Using the listing below, set down each line from the line containing "obj.matrix_parent_inverse = Matrix.Identity(4)" through the line containing "TAPE_WIDTH = 50.0", both ends included, exactly and with nothing added.

##########

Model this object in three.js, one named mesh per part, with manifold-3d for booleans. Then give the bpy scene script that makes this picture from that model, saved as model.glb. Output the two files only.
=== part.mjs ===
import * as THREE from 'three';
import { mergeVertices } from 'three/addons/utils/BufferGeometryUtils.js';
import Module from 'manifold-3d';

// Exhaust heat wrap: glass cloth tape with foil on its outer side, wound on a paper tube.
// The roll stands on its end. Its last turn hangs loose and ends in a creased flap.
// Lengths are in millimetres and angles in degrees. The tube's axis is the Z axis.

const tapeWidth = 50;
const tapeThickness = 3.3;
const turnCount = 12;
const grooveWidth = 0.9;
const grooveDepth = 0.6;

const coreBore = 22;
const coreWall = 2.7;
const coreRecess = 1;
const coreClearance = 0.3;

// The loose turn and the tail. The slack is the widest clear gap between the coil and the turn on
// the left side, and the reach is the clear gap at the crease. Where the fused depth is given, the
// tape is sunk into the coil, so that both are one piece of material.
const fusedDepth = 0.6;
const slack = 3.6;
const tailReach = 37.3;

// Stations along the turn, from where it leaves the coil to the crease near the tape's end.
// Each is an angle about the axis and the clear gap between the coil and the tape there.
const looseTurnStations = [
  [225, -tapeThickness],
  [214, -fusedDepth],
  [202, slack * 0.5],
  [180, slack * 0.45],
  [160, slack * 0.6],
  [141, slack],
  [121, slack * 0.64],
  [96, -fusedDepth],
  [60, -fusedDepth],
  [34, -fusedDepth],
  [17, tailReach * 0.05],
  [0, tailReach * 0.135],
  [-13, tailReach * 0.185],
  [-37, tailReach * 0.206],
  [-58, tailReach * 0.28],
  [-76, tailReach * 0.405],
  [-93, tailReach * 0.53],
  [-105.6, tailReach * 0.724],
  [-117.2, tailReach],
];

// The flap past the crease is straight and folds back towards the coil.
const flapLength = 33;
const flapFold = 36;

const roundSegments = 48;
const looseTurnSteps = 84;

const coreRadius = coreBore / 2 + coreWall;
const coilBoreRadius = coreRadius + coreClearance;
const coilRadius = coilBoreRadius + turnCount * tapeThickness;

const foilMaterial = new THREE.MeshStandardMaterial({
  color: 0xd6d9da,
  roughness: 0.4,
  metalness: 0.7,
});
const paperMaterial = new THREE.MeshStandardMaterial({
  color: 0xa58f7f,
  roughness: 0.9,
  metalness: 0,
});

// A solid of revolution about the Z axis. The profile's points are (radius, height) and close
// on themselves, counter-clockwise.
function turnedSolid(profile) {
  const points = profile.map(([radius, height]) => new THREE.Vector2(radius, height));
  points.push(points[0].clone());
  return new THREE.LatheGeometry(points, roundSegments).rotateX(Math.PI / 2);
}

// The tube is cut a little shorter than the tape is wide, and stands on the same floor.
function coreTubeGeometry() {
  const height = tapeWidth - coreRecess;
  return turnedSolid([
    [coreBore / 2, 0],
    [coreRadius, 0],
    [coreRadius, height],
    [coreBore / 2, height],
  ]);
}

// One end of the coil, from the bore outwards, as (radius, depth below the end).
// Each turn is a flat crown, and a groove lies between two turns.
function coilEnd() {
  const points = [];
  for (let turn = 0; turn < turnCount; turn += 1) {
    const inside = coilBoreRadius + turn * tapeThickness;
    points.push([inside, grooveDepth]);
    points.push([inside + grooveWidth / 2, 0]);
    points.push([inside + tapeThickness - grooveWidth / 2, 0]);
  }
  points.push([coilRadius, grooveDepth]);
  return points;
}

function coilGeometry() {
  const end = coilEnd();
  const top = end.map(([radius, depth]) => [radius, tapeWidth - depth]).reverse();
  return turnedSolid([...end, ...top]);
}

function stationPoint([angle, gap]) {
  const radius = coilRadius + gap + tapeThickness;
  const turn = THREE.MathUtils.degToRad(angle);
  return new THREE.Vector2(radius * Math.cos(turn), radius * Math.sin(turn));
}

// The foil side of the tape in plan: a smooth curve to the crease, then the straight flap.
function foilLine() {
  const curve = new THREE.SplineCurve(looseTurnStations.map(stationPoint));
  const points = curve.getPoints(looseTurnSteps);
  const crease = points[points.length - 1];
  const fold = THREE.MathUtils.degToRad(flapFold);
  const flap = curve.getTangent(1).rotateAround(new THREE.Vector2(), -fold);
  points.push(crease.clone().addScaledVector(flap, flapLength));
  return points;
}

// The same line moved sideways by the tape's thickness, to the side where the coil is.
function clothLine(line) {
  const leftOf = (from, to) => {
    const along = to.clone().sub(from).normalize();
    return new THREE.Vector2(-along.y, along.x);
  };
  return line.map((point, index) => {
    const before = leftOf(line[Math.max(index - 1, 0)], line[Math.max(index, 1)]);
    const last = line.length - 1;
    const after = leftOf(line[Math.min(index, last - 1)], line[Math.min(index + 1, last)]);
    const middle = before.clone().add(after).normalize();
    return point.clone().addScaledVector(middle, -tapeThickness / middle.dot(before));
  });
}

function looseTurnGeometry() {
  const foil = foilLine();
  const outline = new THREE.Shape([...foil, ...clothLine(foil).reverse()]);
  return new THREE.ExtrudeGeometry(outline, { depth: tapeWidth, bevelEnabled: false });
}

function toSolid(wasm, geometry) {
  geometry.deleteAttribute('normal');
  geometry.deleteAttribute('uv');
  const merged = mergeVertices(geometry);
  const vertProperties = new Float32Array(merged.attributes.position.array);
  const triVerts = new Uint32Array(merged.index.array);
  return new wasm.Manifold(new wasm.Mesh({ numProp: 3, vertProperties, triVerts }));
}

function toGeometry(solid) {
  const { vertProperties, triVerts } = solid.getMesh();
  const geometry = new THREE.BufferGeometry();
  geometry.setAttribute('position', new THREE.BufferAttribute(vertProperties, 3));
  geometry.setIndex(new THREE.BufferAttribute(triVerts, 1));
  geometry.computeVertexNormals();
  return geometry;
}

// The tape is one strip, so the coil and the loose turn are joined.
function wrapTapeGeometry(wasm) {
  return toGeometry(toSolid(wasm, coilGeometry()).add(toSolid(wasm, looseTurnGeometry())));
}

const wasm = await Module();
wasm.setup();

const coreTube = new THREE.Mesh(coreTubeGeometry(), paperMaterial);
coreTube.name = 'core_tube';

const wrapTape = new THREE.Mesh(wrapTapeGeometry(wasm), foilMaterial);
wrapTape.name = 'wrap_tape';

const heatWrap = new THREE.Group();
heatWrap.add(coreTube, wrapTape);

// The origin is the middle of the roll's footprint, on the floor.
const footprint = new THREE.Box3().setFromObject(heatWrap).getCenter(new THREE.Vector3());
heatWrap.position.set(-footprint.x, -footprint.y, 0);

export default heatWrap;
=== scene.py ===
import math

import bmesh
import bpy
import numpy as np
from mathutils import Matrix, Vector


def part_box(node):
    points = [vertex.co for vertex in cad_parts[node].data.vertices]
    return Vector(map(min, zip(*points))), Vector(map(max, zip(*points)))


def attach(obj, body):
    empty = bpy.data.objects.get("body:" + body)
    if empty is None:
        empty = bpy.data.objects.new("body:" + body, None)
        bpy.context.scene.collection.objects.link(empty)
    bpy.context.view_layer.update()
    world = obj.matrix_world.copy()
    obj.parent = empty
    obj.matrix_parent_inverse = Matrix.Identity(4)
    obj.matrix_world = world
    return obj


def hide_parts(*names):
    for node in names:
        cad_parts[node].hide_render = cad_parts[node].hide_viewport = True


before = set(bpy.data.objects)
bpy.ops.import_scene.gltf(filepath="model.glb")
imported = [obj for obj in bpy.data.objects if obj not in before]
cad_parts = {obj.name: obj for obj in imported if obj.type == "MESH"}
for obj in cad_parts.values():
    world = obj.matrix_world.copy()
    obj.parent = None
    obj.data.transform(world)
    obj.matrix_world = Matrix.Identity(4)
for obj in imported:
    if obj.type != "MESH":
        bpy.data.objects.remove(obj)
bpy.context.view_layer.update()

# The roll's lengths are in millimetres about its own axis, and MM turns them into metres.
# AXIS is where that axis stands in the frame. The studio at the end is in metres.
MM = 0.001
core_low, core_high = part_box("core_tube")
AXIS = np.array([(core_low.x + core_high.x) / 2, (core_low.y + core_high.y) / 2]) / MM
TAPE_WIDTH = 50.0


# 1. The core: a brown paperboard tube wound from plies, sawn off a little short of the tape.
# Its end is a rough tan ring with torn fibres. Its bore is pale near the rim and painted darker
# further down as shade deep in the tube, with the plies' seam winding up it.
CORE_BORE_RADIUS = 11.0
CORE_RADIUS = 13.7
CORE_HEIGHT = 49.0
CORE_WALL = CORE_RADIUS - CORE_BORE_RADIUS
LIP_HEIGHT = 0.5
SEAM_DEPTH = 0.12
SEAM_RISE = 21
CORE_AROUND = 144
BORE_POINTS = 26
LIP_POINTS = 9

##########

*The answer*
    obj.matrix_parent_inverse = Matrix.Identity(4)
    obj.matrix_world = world
    return obj


def hide_parts(*names):
    for node in names:
        cad_parts[node].hide_render = cad_parts[node].hide_viewport = True


before = set(bpy.data.objects)
bpy.ops.import_scene.gltf(filepath="model.glb")
imported = [obj for obj in bpy.data.objects if obj not in before]
cad_parts = {obj.name: obj for obj in imported if obj.type == "MESH"}
for obj in cad_parts.values():
    world = obj.matrix_world.copy()
    obj.parent = None
    obj.data.transform(world)
    obj.matrix_world = Matrix.Identity(4)
for obj in imported:
    if obj.type != "MESH":
        bpy.data.objects.remove(obj)
bpy.context.view_layer.update()

# The roll's lengths are in millimetres about its own axis, and MM turns them into metres.
# AXIS is where that axis stands in the frame. The studio at the end is in metres.
MM = 0.001
core_low, core_high = part_box("core_tube")
AXIS = np.array([(core_low.x + core_high.x) / 2, (core_low.y + core_high.y) / 2]) / MM
TAPE_WIDTH = 50.0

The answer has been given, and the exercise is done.